VHA DOC correct and well spoken. All VA's different. Our facility is hospital based with many outreach or satellite clinics. Politics & administrative pressures started to increase in 2006. Our site had a history of great stability in all aspects. This drastically changed. We have lost 70 providers since 06. Physicians seeing 16 to 18
patients with additional 2 overbooks from ED. Seletal
crew with Docs doing work of 2.5 providers and NP seeing 6 pt's. While this does not seem daunting, it does not reflect the work. Our site has not
replaced 5 Docs that have left and whose pts have not had any continuity with some not being seen in 18 months.
They present with significant comorbidities when they do. This throws off your schedule
and increases provider risk. It was common to have up to 7 of these a day (pt's were syllable being carried under
providers name who might have left 2 years ago). This
brings to question where are your pt's that you saw a year ago that day. Only other doctor did not have them on their schedule and was
experiencing same.
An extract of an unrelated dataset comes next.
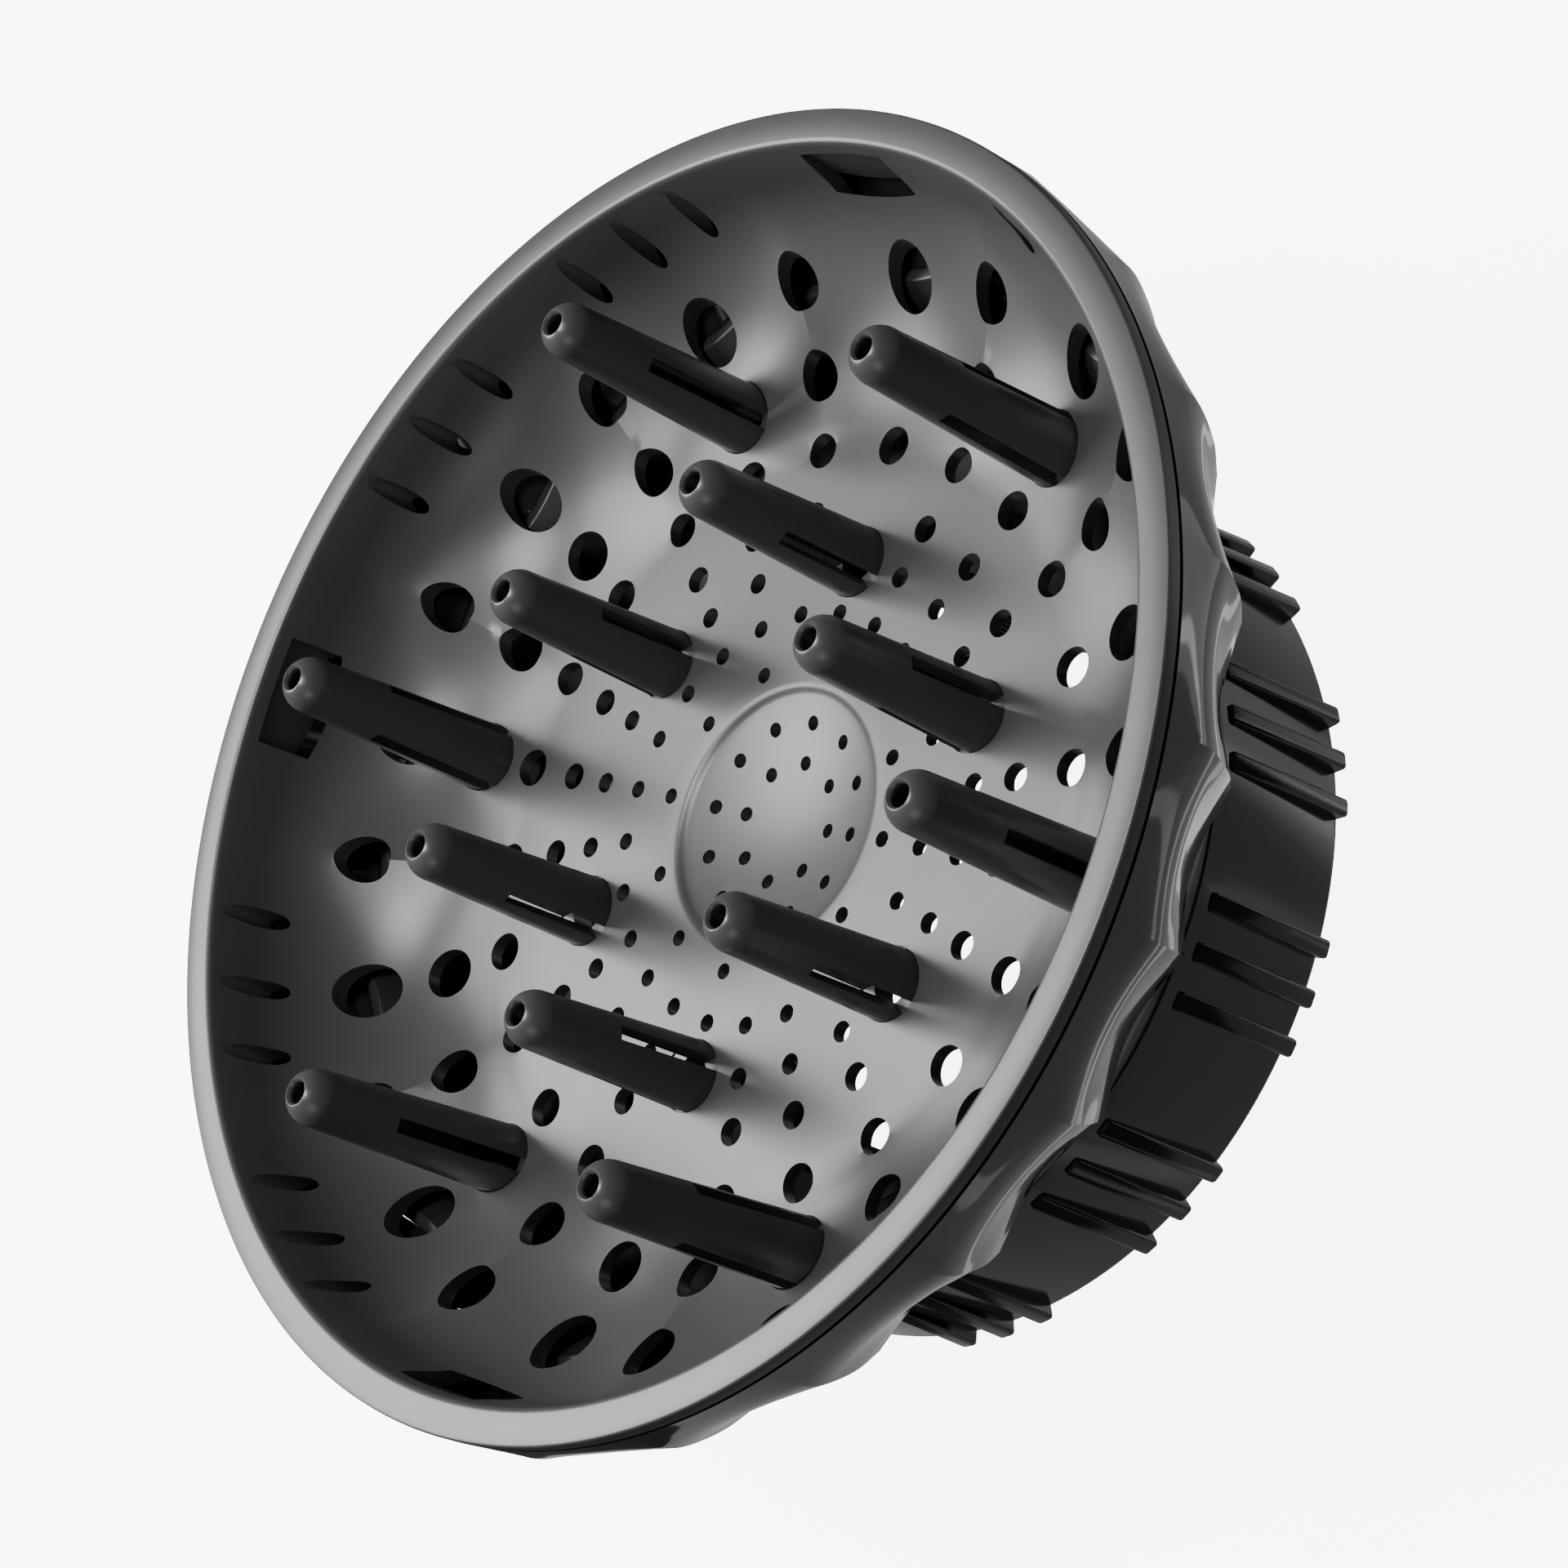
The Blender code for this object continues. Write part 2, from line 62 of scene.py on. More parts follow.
# Stage and light. Cards are seen only in reflections.
FLOOR_GLOW = 7.0
WORLD_GLOW = 0.05
AIM = (0.0, 0.0, 0.05)
LAMPS = (("far_key", (-0.93, -0.21, 1.02), (0.8, 0.8), 34.0),
         ("overhead", (0.05, 0.0, 1.5), (0.45, 0.45), 22.0),
         ("side_fill", (0.9, -1.1, 0.7), (0.8, 0.8), 3.0))
CARDS = (("card_under", (0.1, 0.1, -1.3), (3.4, 3.4), 0.42),
         ("card_low_right", (0.42, 0.68, -0.66), (0.40, 0.8), 0.95),
         ("card_low_right_core", (0.50, 0.60, -0.64), (0.05, 0.9), 2.6),
         ("card_low_left", (0.55, -0.75, -0.50), (0.08, 0.9), 1.0))
CARD_STRIPS = (-0.48, -0.30, -0.12, 0.10, 0.34)

# Bowl, in mm: radius, depth under the rim face, petal pocket depth
BOWL_WALL = ((75.6, 0.0, 0.0), (74.6, 3.4, 0.2), (73.2, 8.4, 0.7), (70.4, 12.2, 1.6),
             (65.2, 16.0, 2.5), (59.4, 19.6, 2.1), (53.6, 22.4, 0.9), (47.5, 24.0, 0.0))
BOWL_DISH = ((17.0, 24.0), (16.5, 24.06), (16.1, 24.25), (15.8, 24.5), (15.4, 24.66),
             (14.4, 24.9), (12.0, 25.45), (9.0, 26.0), (6.0, 26.42), (3.0, 26.7), (0.0, 26.8))
BOWL_T = 1.8
BACK_ROWS = 6
PETALS = 12
BOWL_STEPS = 288
# Rings of holes, in mm: radius, hole radius between petals and on them, count
HOLE_RINGS = ((7.4, 0.9, 0.9, 8), (12.2, 0.9, 0.9, 12), (19.2, 1.0, 1.0, 12),
              (25.6, 1.1, 1.1, 24), (32.0, 1.3, 1.3, 24), (38.4, 1.7, 1.7, 24),
              (46.8, 2.2, 2.4, 24), (55.8, 2.9, 3.2, 24), (66.0, 3.1, 3.7, 24))
RIM_HOLE_R = 1.25
RIM_HOLE_AT = 73.9
RIM_HOLE_PITCH = 7.4
WINDOW = (14.0, 6.6)
WINDOW_DEPTH = 5.4
WINDOW_R = (73.0, 75.15)

# Prongs, in mm
PRONG_R = 3.5
PRONG_BASE_R = 4.5
PRONG_BORE_R = 2.5
PRONG_TIP_HOLE_R = 1.35
PRONG_SLOT_W = 1.8
PRONG_SLOT_TOP = 13.6
PRONG_SLOT_DEPTH = 24.2
PRONG_SEAT_R = 4.52
PRONG_CLEAR = 6.4
PRONG_RINGS = (("outer", 55.5, 9.7, 26.5, 0.0), ("inner", 32.1, 4.4, 26.1, 30.0))
PRONG_FOOT = (5.3, 1.2)

# Skirt and housing, in mm: radius at the ridges, depth, flute depth
FLUTES = 24
FLUTE_PHASE = 10.0
SHELL_STEPS = 480
SKIRT_T = 1.5
SKIRT = ((80.0, 2.25, 0.0), (80.1, 5.6, 0.3), (79.6, 9.4, 1.1), (78.0, 13.2, 1.9),
         (75.6, 17.4, 2.5), (72.4, 21.6, 2.8))
HOUSING_OUT = ((71.6, 20.8, 2.8), (69.4, 23.4, 2.4), (64.2, 28.8, 1.0), (57.2, 35.6, 0.0),
               (54.6, 39.2, 0.0), (50.0, 39.3, 0.0), (50.0, 48.6, 0.0))
HOUSING_IN = ((44.5, 48.6, 0.0), (44.5, 38.6, 0.0), (56.0, 34.6, 0.0), (62.6, 27.6, 1.0),
              (67.0, 23.0, 2.4), (69.4, 20.8, 2.8))
HOOK = (10.0, 2.6, 3.0)

# Collar and clamp, in mm
COLLAR = ((54.2, 22.8), (54.2, 0.0), (33.8, 0.0), (33.8, 2.6), (51.8, 2.6), (51.8, 13.8),
          (50.3, 13.8), (50.3, 22.8))
RIB = (55.95, 2.3, 20.2)
RIB_SLOPE = 3.0
RIB_GROUPS = 12
RIB_PHASE = -2.7
RIB_PITCH = 6.2
JAWS = 6
JAW_PHASE = 30.0
JAW_TRAVEL = 11.5
COLLAR_TURN = 55.0
JAW_HALF = 7.0
JAW_BODY = ((35.1, 3.0), (50.4, 10.4))
JAW_HEAD = ((35.1, 4.0), (37.2, 20.0))
PAD = ((33.0, 4.0), (34.8, 20.0))
PAD_GROOVE_PITCH = 2.6
BASE = ((51.5, 13.5), (51.5, 11.0), (38.0, 11.0), (38.0, 13.5))
RAILS = ((-9.3, -7.3), (7.3, 9.3))
PIN_R = 1.5
PIN_AT = 48.4
SLOT_HALF = 1.85
SCREW_AT = 47.2
SCREW_R = 1.25
SCREW_END = 19.0
SCREW_HEAD = 10.7
SCREW_HEAD_T = 1.6


def polar(radius, angle, z=0.0):
    """A point in metres from a radius in mm, an angle in degrees and a height in metres."""
    a = math.radians(angle)
    return Vector((radius * MM * math.cos(a), radius * MM * math.sin(a), z))


def smooth_rows(rows, steps):
    """Catmull-Rom curve through the rows, each span cut into so many steps."""
    pts = np.array(rows, float)
    pts = np.vstack((2 * pts[0] - pts[1], pts, 2 * pts[-1] - pts[-2]))
    out = []
    for i in range(1, len(pts) - 2):
        a, b, c, d = pts[i - 1:i + 3]
        for t in np.arange(steps) / steps:
            out.append(0.5 * (2 * b + (c - a) * t + (2 * a - 5 * b + 4 * c - d) * t * t
                              + (3 * b - a - 3 * c + d) * t ** 3))
    out.append(pts[-2])
    return np.array(out)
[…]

All this means that your panel was not constant. Panel size markedly changing month to month. Sometimes by as much as 300 plus and sometimes minus.
Certainly that many pt's did not die or transfer to another VA.
PCP panels were still being
kept but the remaining 2 Docs had to perform all the missing Docs work (med refills both in the system and private sources, handwriting narcotic slips, disability renewal or review forms on pt's never
seen, fighting off hovercraft requests, functional capacity forms, aide forms and the like. Not to mention the new addition of the virtual pt aka My healthy vet which had to be answered in 48 hours or the
additional communication engine which had to be done w/I 12 hours. All of this as well as 300 + alerts that had to be done daily. And oh yes, screening pt's for surgery by chart review (remember these
pt's are other PCP pt's not been seen by you). Vacations were not vacations as you still had to do your alerts & renewals and etc by remote laptop. We were averaging 43 hours of work time during vacation. That did not mean that when you returned to
work you had a clean slate. This just meant the bare minimum was done to keep you "under the radar". Most VAs have admin time, not ours. There was a moratorium on meetings. We were to sign in then leave to see pt's in clinic. Interesting to have
staff meetings where medical staff is not represented. Hmm...

This is not true for other VA's. Some have great leadership and still value the physician.
Battle creek, Toledo cboc and Ashlund have had little atrophy of staff and have maintained consistency of leadership.

Looking on the government site use to b a good way to see thru the problematic VA's. Now many are not listing more than one one job rec at a time because admin knows this as well now. My VA has 5 provider openings, had 4 for the past two years with only one job rec on line. I have been proud to work & grow in the VA system for 15 years. I recently left my site but am looking for a healthier VA. It was so toxic that I left instead of transfer as there was no time for personal life let alone look for job. The last remaining doc at my site has put his notice in for same reasons.

This does not mean the VA is not a good place to work or find passion in your career choice. VHA doc mentioned locums as a vehicle to explore the atmosphere of any VA this is true and would urge the same. VA Locum only pays 85 dollars an hour but worth the knowledge you will gain. Not to mention they can not overload locums! So, here I am getting to ready to do locums after being on top of my financial food chain. Why? Because I loved taking care of the Vets and have a unique understanding of them. So as I look forward to finding a new VA or CBOC, I encourage all to consider this possibility. Choose well, very well.